____ Source data

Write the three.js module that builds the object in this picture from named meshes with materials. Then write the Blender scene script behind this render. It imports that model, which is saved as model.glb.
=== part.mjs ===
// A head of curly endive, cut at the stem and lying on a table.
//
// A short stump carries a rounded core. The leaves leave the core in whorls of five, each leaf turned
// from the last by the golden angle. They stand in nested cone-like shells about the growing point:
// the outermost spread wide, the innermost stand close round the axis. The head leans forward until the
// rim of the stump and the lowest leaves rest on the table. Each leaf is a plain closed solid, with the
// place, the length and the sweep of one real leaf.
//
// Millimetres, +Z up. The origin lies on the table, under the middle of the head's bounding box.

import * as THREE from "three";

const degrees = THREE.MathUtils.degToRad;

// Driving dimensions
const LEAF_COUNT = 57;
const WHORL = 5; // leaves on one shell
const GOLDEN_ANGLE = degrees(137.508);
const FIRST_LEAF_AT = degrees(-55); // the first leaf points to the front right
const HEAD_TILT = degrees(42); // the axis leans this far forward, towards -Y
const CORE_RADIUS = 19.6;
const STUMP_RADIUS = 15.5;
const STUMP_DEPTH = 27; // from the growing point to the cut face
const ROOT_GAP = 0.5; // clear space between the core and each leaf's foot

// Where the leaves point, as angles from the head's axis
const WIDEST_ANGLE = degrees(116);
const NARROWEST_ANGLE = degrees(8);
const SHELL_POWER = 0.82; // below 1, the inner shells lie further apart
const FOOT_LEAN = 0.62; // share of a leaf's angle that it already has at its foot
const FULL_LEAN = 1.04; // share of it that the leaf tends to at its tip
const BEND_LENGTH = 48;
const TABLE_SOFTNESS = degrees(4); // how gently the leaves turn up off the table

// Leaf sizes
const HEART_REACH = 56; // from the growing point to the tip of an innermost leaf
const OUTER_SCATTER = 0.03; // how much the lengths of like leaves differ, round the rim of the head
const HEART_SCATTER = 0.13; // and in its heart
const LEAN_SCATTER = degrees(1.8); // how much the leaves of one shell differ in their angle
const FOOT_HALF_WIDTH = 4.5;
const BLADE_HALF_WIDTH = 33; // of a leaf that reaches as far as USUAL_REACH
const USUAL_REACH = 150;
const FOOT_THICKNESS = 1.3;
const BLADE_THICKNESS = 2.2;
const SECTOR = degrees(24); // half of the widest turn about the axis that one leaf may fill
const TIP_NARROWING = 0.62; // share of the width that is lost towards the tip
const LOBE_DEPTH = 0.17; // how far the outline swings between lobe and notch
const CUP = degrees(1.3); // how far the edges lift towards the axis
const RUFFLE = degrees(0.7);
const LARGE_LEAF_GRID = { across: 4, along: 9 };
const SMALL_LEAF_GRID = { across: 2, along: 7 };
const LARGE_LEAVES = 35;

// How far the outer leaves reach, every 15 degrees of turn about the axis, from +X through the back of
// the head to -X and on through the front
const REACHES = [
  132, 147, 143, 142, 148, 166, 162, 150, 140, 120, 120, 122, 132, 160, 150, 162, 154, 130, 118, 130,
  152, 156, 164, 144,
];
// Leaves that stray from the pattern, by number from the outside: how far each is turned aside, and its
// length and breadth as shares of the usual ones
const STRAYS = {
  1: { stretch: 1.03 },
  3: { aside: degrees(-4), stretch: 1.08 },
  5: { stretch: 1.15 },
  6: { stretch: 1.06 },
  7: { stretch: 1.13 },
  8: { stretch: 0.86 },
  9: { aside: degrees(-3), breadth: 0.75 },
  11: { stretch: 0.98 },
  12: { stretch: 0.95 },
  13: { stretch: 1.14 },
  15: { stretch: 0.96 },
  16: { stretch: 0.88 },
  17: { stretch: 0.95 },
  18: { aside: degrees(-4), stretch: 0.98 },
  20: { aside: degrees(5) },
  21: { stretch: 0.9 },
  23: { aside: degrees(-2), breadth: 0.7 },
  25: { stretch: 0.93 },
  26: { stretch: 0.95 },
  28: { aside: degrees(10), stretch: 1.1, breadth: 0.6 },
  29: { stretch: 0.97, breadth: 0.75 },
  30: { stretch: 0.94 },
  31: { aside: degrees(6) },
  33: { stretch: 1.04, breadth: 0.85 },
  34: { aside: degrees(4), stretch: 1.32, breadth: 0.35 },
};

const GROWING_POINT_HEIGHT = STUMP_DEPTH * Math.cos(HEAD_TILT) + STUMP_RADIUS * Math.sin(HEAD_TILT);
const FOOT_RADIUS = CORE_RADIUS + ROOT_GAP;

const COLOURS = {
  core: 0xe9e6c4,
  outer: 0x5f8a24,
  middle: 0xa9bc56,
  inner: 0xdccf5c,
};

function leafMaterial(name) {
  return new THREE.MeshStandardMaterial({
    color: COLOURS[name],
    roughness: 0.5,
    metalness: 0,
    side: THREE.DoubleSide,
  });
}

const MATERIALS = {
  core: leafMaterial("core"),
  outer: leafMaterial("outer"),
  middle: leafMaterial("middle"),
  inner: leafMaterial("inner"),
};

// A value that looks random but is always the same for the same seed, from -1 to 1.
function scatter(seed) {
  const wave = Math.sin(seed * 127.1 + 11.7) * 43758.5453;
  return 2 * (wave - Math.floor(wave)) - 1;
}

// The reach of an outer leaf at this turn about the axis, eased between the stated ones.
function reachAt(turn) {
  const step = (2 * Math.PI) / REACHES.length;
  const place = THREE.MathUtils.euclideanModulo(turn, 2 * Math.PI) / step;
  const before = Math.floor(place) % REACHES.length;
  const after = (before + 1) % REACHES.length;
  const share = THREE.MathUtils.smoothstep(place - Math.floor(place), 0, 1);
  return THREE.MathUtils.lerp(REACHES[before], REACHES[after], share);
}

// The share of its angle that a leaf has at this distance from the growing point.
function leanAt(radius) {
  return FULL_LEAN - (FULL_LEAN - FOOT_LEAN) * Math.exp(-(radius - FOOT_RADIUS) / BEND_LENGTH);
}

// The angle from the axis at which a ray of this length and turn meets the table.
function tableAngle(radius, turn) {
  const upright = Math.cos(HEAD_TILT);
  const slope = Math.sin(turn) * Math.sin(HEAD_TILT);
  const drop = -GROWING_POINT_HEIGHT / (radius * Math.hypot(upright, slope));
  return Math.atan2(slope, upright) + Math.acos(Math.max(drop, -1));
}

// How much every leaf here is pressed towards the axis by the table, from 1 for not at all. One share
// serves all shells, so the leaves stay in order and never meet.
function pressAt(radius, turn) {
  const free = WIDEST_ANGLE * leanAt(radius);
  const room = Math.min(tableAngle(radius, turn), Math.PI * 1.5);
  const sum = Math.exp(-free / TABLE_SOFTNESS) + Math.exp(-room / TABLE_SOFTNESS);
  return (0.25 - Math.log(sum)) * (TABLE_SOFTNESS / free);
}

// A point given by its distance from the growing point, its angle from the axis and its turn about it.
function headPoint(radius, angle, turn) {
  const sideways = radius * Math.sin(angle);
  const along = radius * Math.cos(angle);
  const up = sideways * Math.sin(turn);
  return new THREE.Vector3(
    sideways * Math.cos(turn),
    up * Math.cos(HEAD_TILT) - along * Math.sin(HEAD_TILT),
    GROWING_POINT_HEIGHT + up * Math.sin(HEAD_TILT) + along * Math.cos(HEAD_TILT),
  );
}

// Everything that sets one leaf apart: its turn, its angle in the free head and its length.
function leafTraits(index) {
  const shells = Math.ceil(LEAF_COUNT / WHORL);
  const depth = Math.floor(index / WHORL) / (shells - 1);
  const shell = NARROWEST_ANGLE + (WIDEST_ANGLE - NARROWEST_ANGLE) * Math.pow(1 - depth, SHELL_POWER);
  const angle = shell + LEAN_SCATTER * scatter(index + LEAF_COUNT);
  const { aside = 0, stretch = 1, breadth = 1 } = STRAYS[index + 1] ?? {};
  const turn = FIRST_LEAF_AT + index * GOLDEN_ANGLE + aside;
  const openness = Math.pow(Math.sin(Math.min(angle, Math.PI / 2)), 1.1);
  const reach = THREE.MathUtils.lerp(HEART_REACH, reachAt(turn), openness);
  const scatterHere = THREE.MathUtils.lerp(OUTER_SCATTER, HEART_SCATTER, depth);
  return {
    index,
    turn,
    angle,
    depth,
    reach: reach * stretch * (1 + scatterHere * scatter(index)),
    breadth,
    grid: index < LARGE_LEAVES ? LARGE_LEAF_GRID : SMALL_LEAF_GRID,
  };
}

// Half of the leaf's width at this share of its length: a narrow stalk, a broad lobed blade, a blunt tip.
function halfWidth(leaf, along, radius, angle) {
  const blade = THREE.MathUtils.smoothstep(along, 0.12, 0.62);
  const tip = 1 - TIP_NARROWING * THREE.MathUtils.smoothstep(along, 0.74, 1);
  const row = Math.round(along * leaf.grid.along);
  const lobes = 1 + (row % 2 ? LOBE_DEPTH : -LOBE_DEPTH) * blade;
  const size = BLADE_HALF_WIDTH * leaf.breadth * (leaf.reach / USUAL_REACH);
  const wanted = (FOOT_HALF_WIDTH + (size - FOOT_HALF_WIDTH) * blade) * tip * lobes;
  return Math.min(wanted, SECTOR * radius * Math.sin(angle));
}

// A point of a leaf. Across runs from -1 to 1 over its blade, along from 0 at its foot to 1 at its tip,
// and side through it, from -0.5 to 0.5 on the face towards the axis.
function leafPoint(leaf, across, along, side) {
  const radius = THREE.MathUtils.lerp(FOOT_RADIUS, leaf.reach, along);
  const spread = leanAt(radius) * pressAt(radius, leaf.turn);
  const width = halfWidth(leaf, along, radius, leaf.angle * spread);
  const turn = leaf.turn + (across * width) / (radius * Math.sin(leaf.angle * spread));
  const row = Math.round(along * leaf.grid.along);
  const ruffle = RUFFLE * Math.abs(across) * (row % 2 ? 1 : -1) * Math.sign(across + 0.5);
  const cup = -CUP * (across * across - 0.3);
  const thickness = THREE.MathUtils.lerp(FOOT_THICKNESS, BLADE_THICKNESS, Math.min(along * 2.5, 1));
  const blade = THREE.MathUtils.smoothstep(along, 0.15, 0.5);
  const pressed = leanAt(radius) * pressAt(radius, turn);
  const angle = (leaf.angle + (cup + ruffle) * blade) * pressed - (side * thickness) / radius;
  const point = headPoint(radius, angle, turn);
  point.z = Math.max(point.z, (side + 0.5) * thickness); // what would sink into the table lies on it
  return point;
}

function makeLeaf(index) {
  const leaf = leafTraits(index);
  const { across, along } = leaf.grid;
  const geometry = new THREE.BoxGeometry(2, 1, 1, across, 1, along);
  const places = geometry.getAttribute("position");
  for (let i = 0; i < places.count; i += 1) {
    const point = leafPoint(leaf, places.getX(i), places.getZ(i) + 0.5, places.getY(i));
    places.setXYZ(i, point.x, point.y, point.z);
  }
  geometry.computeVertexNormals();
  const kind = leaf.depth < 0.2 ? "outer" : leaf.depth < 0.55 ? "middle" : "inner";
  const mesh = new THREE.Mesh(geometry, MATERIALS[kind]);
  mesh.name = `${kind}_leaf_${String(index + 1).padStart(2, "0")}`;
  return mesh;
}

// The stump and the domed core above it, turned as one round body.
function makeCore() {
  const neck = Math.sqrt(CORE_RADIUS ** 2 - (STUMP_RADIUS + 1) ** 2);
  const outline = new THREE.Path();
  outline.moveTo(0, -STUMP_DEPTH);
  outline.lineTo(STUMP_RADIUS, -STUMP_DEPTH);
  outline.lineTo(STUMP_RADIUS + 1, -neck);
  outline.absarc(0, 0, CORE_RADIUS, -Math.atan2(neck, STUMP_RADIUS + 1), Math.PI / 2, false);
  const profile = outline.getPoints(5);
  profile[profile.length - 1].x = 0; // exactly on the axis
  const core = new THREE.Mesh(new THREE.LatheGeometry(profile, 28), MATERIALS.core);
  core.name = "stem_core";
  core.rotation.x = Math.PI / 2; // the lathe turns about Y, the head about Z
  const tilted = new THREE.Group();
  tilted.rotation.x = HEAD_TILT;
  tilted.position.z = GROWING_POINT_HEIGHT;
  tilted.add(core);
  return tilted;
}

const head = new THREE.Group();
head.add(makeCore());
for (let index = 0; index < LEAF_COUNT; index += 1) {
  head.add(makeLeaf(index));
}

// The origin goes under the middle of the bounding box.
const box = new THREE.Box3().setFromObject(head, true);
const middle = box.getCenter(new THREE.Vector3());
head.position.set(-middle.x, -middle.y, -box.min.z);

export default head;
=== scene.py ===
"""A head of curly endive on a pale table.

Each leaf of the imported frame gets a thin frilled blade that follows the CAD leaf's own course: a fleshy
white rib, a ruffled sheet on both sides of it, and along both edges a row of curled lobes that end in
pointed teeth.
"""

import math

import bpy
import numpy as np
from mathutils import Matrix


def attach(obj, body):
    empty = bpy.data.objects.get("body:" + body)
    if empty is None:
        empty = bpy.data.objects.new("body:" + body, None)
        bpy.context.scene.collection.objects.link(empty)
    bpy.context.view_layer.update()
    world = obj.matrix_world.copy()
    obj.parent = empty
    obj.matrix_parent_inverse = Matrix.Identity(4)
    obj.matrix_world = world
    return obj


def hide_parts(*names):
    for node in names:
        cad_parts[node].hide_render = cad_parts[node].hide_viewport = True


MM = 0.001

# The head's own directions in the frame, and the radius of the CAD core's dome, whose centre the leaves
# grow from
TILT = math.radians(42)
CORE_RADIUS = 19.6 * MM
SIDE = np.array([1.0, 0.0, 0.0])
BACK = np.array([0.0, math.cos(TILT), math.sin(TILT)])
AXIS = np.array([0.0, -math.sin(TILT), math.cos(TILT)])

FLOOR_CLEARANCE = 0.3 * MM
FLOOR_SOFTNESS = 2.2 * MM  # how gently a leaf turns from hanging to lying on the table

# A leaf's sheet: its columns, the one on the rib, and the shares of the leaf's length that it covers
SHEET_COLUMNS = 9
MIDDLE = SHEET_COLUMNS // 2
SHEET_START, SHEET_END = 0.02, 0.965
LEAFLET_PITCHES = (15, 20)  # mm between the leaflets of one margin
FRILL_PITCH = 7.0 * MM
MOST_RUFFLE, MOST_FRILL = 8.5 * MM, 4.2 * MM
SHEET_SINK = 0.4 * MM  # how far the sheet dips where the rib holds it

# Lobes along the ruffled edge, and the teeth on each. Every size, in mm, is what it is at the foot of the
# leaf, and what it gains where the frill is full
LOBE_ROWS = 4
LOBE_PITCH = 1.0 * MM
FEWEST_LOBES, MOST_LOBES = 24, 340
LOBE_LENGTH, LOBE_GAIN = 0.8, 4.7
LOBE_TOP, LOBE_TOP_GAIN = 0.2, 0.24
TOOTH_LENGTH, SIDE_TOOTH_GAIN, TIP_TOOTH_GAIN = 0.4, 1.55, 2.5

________
____ Source data

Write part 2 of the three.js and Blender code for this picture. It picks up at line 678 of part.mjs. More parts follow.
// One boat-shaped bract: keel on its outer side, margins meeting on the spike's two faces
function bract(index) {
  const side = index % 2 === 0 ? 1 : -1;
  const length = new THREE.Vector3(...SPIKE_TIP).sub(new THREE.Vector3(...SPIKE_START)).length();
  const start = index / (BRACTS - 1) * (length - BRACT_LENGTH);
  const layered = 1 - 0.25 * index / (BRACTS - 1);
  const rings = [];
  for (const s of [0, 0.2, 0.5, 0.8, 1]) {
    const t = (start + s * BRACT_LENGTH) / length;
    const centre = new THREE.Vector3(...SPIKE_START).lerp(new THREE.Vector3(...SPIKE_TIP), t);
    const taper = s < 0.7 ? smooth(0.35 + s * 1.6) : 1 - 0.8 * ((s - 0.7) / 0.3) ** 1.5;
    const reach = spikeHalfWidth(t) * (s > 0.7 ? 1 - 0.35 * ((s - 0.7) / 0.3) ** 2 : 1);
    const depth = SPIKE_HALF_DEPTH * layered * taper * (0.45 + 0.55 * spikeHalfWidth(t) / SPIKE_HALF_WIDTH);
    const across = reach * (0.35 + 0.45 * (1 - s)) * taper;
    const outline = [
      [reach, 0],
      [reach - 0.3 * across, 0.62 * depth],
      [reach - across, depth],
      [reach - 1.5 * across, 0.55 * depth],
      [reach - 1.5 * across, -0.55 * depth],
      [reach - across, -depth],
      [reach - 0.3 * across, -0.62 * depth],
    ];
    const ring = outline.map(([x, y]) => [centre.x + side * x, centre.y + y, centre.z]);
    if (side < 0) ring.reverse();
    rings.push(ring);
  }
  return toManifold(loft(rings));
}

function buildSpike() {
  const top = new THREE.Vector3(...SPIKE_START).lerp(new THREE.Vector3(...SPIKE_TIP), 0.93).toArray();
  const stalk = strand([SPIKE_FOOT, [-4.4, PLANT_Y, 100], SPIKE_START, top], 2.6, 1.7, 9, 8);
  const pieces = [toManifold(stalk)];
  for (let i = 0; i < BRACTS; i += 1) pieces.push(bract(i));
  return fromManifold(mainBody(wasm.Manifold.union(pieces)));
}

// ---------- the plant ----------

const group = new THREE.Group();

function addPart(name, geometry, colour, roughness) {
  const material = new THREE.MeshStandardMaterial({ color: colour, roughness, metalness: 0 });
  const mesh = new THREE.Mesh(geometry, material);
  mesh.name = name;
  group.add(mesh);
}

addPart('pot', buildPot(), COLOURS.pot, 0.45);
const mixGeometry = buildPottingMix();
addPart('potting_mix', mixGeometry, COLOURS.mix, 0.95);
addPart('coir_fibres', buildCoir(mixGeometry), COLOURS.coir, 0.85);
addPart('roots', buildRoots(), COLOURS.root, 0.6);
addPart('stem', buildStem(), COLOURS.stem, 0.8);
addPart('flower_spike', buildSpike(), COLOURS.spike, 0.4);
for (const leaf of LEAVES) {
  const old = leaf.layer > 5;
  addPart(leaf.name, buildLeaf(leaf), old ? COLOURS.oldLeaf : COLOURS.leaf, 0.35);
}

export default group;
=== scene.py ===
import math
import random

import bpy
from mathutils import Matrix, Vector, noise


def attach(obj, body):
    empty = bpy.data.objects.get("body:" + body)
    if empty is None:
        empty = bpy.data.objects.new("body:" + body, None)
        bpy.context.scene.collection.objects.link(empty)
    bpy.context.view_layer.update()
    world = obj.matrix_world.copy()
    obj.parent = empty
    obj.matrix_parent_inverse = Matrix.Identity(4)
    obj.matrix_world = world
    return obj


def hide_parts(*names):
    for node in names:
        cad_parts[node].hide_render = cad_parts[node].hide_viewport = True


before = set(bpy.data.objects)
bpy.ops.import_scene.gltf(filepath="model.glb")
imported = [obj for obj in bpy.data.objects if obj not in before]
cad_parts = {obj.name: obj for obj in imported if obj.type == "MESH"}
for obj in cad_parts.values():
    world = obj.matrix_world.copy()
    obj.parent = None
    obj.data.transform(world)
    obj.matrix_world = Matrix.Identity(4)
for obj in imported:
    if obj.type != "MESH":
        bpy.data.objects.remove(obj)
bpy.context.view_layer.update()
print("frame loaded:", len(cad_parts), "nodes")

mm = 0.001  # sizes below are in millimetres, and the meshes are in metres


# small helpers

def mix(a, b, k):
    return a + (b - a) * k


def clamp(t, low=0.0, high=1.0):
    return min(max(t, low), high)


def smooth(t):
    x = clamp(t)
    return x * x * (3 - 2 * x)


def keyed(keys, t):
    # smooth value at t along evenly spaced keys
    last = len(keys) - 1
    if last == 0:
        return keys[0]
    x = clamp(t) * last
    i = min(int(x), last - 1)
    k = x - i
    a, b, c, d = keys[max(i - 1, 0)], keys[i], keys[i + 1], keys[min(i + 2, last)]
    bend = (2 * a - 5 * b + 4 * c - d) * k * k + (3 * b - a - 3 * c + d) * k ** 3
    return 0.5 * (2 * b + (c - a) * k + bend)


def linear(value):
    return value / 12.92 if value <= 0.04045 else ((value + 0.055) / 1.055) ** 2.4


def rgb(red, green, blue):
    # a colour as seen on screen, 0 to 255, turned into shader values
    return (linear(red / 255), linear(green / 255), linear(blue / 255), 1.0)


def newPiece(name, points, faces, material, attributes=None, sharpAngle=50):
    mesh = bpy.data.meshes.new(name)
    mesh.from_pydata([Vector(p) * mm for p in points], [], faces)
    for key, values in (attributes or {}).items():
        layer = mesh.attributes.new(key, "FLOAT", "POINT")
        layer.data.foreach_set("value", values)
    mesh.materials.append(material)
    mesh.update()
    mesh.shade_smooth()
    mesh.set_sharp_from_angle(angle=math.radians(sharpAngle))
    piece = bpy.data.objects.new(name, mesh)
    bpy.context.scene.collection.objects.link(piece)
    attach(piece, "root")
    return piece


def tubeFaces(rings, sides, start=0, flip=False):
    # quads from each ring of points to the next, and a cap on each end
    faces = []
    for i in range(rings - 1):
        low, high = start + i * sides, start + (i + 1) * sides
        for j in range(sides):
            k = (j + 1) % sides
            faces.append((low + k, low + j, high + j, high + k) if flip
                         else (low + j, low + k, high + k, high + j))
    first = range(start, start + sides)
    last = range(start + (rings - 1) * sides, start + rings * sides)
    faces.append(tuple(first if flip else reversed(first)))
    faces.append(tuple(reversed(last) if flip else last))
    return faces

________
____ Source data

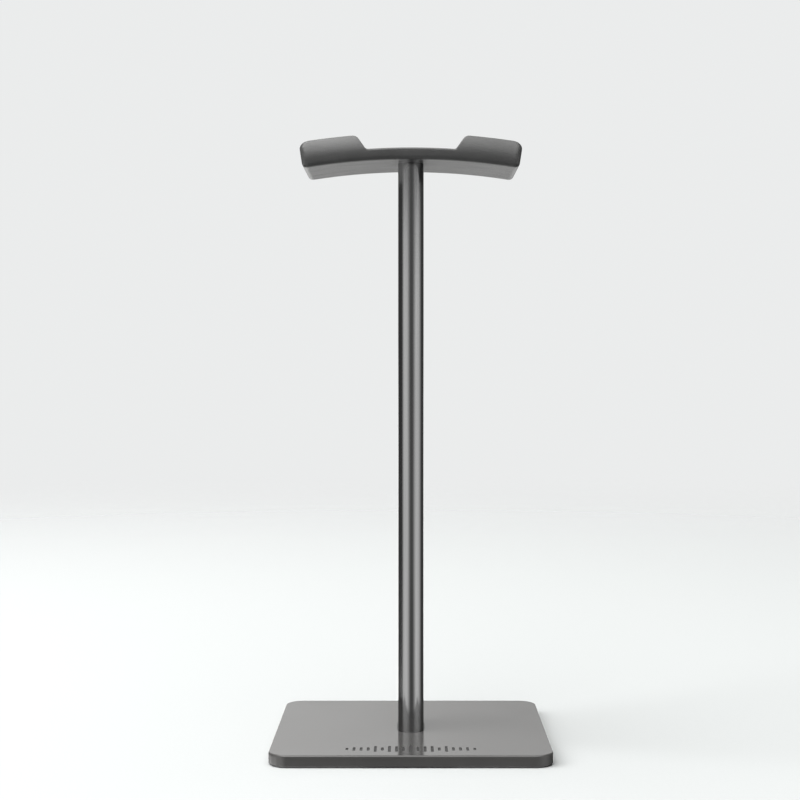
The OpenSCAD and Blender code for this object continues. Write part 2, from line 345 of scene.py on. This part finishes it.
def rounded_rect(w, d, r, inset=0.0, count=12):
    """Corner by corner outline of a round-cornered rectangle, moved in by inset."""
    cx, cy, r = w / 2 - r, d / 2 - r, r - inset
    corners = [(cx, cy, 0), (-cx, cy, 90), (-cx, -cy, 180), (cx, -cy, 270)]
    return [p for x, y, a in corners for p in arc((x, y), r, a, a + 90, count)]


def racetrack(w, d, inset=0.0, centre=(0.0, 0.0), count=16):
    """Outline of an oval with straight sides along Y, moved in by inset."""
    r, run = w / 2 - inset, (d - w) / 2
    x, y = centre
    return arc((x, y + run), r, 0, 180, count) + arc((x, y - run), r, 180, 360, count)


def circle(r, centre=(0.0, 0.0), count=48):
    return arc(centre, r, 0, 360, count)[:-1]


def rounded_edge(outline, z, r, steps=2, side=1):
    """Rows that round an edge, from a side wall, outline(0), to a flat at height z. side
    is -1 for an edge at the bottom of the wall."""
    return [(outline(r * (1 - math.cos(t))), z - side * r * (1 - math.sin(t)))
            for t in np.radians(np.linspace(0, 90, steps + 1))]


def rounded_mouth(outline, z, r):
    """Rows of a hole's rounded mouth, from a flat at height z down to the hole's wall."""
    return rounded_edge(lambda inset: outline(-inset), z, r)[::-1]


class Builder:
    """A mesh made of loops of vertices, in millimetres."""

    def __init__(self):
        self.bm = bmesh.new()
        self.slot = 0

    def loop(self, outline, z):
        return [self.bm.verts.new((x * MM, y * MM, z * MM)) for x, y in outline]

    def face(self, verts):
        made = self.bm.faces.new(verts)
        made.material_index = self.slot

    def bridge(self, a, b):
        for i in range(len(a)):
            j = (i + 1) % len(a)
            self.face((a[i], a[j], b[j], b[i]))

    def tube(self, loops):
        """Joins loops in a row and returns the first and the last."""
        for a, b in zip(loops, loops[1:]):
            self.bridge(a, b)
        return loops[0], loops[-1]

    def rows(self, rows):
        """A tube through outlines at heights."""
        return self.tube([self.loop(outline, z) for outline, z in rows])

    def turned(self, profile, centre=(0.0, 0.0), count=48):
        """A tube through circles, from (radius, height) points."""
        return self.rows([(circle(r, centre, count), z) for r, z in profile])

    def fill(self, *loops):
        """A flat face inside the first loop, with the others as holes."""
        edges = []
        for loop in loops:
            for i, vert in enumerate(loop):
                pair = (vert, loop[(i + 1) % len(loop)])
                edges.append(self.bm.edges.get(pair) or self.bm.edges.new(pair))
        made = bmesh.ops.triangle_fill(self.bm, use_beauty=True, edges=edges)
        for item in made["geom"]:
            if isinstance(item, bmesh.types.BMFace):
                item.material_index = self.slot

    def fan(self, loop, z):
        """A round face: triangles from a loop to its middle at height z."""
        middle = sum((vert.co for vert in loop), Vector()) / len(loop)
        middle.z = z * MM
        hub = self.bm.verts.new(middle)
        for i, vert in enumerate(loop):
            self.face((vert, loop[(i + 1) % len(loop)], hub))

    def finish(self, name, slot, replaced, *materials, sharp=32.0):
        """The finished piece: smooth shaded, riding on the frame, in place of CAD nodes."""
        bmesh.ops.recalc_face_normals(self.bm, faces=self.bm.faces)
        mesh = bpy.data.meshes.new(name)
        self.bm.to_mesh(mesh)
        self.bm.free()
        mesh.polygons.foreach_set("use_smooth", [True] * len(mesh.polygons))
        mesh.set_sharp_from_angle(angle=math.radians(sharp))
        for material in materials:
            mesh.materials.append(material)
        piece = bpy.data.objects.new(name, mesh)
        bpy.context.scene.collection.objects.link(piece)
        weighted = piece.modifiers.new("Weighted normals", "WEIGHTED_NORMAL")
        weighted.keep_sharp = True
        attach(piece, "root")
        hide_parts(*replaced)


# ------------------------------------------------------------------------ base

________

**What the exercise asks:**
Write down exactly the span of lines above from the one containing "const head = new THREE.Group();" to the one containing "import numpy as np", both ends included.

**Task response:**
const head = new THREE.Group();
head.add(makeCore());
for (let index = 0; index < LEAF_COUNT; index += 1) {
  head.add(makeLeaf(index));
}

// The origin goes under the middle of the bounding box.
const box = new THREE.Box3().setFromObject(head, true);
const middle = box.getCenter(new THREE.Vector3());
head.position.set(-middle.x, -middle.y, -box.min.z);

export default head;
=== scene.py ===
"""A head of curly endive on a pale table.

Each leaf of the imported frame gets a thin frilled blade that follows the CAD leaf's own course: a fleshy
white rib, a ruffled sheet on both sides of it, and along both edges a row of curled lobes that end in
pointed teeth.
"""

import math

import bpy
import numpy as np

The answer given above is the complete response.